Interesting read. I find it odd that having a homosexual manager is apparently A Big Concern – I wouldn’t have expected people to be unhappier with queer supervisors than with same-sex adoption.
Having a queer boss gives an LGBT person power directly over them, as opposed to power generally over a hypothetical non-them child
“according to the 2011 Bisexual Invisibility report, data about bisexuals is often lumped under data for gays and lesbians, making the conclusions about both less accurate.”
And if bisexuals are often lumped under data for gays and lesbians, it makes me wonder why the trans community is even mentioned in such surveys? If anything, saying ‘LGBT’ just minimizes the most ignored subgroupings and implies that, because a gay cis man or cis lesbian is reacted to a certain way, it therefore also applied to trans people… which is absurd and completely makes trans (or bi) issues invisible. I’ve previously mentioned my feelings about the value of the Pew survey’s “claimed accuracy/conclusions” about the trans community, which are absurd and I don’t see this as being any better.
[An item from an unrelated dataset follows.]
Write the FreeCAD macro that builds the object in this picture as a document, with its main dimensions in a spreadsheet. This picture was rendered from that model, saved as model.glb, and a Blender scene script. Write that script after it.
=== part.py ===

So much of it has to do with the very specific questions asked, their wording (and moreover, the assumptions contained in those questions) and not how supposedly anonymous the methodology is.
This is quite an interesting perspective.
“Are there people reporting that they’re not heterosexual but aren’t attracted to the same sex as them?”
I wouldn’t suggest this is the ONLY reason why some people probably reported that exact combination, but… for the sake of clarity and stuff, it seems like it would have been smart of the survey-makers to account for asexual respondents when they were deciding what questions to ask about sexual orientation.
Because…that omission ultimately could only serve to make the data set less intelligible.